Special Forces – liberate l’ostaggio: recensione

Special Forces - liberate l'ostaggio

In Special Forces – liberate l’ostaggio Elsa Casanova (Diane Kruger) è una giornalista francese impegnata in Afghanistan che, coraggiosamente, denuncia non solo le atrocità provocate dalla guerra, ma soprattutto le condizioni di vita delle donne di quei luoghi. Questo suo interesse per la popolazione femminile, però, infastidisce molto i talebani e soprattutto Zaief (Raz Degan) che, con il suo gruppo, la rapisce con l’intento di giustiziarla.
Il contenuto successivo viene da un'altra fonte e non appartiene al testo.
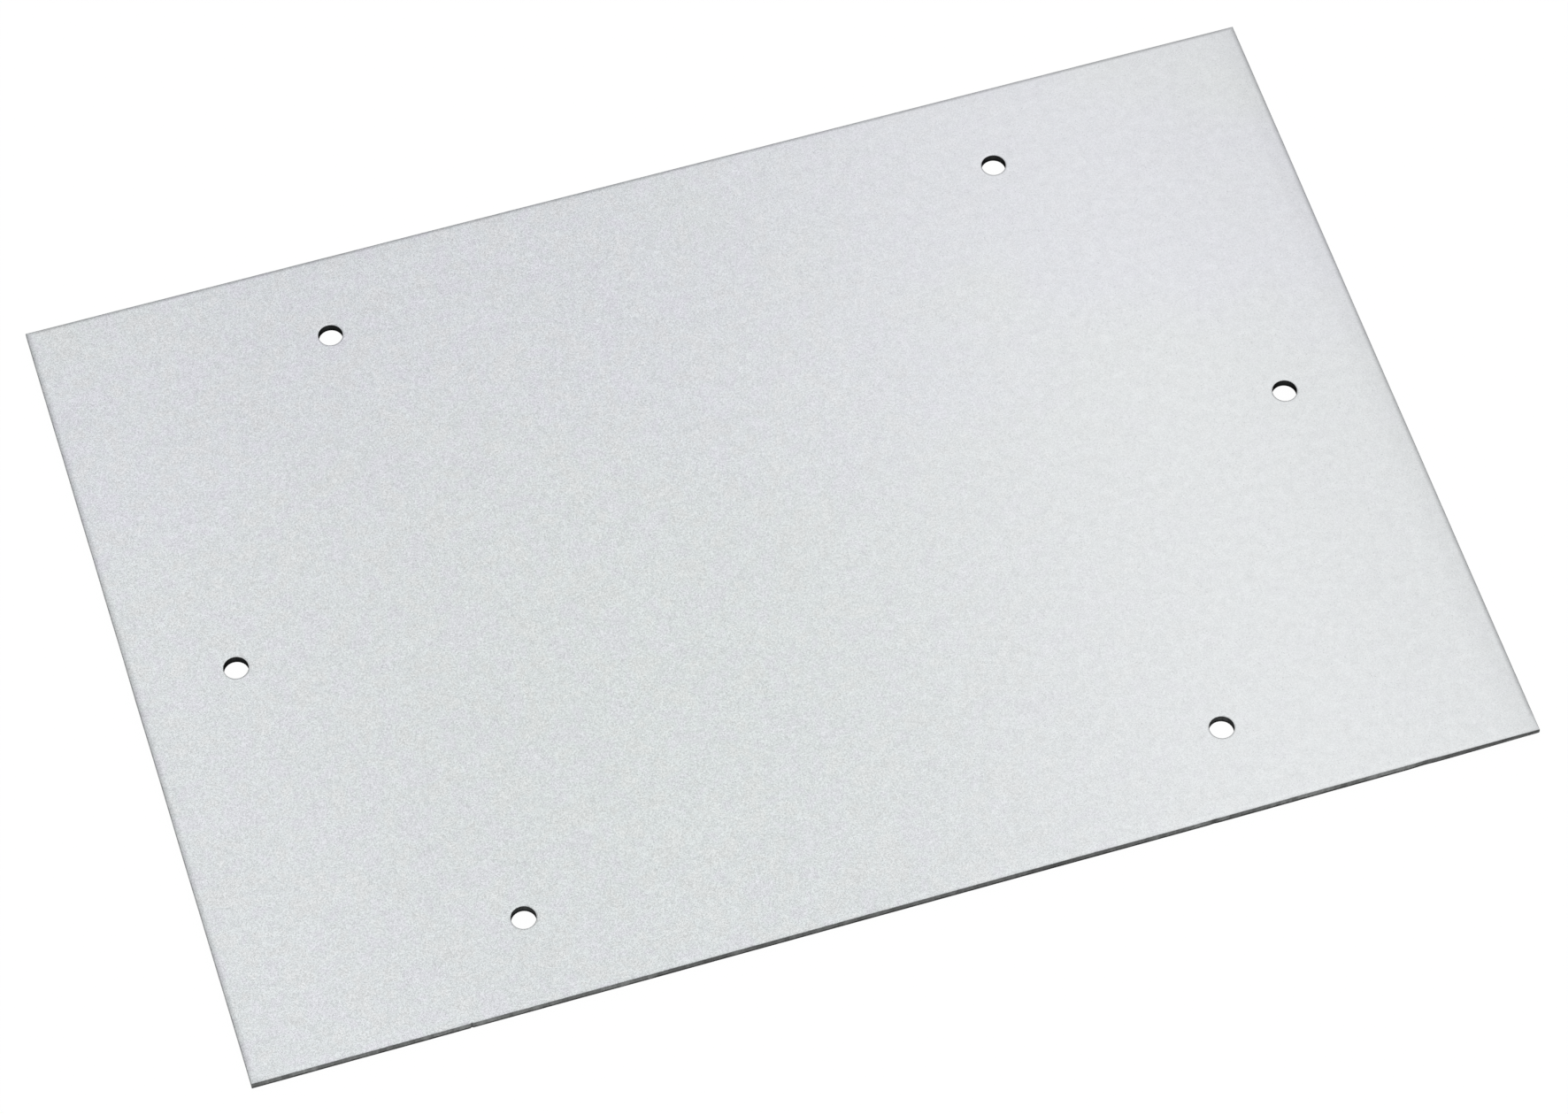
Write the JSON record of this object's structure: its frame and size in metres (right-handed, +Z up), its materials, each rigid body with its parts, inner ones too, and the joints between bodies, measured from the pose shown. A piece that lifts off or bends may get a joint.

Il Governo Francese, però, una volta informato del sequestro, decide di fare di tutto per salvare la cronista e invia una missione di Forze Speciali con il preciso compito di riportare a casa Elsa viva.

 

I sei uomini della squadra, diversi in tutto ma accomunati dalla fratellanza e dall’obiettivo comune, non tardano molto a trovare la giornalista e la sua guida ma, una volta liberati gli ostaggi, il compito più arduo consisterà nell’attraversare la bellissima e inospitale natura afgana per mettersi definitivamente in salvo. Così Kovax (Djimon Hounsou), Tic Tac (Benoît Magimel), Lucas (Denis Ménochet), Elias (Raphaël Personnaz), Victor (Alain Figlarz) e Marius si incammineranno in una marcia sfibrante, tra il deserto e i ghiacci delle montagne himalayane, dalla quale non tutti usciranno vivi.

Special Forces – liberate l’ostaggio, diretto dal documentarista Stéphane Rybojad alla sua prima esperienza come regista di un lungometraggio di finzione, risalta nel panorama cinematografico per diversi aspetti. Innanzitutto Special Forces è un film di guerra tecnicamente ben fatto di produzione francese, in secondo luogo la sceneggiatura riesce a controbilanciare in modo credibile scene d’azione con sequenze introspettive e infine le riprese fatte in Tagikistan (al confine con l’Afghanistan) e in Gibuti danno subito l’impatto di un certo tipo di natura, contemporaneamente stupenda e spietata.

La particolarità del territorio e la bravura degli interpreti, che insieme riescono a creare pathos e a conferire la giusta intensità alla maggior parte delle scene, sono l’ingrediente che permette allo spettatore di seguire in costante tensione l’inseguimento da parte dei talebani e soprattutto la marcia forzata che, in termini di durata, rappresenta almeno la metà del film.

A questo prodotto, così ben confezionato, si potrebbero fare i soliti appunti del genere bellico: i talebani sono una massa informe di cattivi con una mira scadente mentre le truppe speciali francesi sono formate da uomini buoni, macchine da guerra con un cuore; le scene delle sparatorie hanno musica rock in sottofondo, operazione che dà sicuramente un buon ritmo al rumore dei fucili e dei mitragliatori ma che purtroppo distoglie l’attenzione dalle conseguenze che provoca un proiettile….

Per non proseguire oltre con quella che potrebbe essere una lunga lista di piccole critiche, però,  si potrebbe fare il lavoro contrario: vedere cioè come in questo film alcuni cliché non vengano utilizzati, ma, in fin dei conti, contraddetti. Special Forces, infatti, nonostante prenda come protagonisti sei militari francesi, non esalta l’esercito, che, si vedrà, non sarà in grado di portare a termine la missione. Zaief, il capo dei Talebani, non è un integralista religioso, ma ha studiato in Inghilterra e probabilmente non disprezza gli occidentali. Il ruolo del soldato coraggioso che salva la povera giornalista indifesa esce dai binari dell’eroe per entrare nei panni dell’uomo che riconosce i suoi limiti.

Proprio in questo sta la grandezza del film: nel mostrare degli uomini capaci di sparare in modo perfetto, ma che diventano piccoli davanti al precipitare degli eventi, minuscoli di fronte alla natura sterminata, uguali e fratelli nelle sofferenze.

Special Forces – liberate l’ostaggio è un buon film d’esordio. Soprattutto per gli amanti del genere.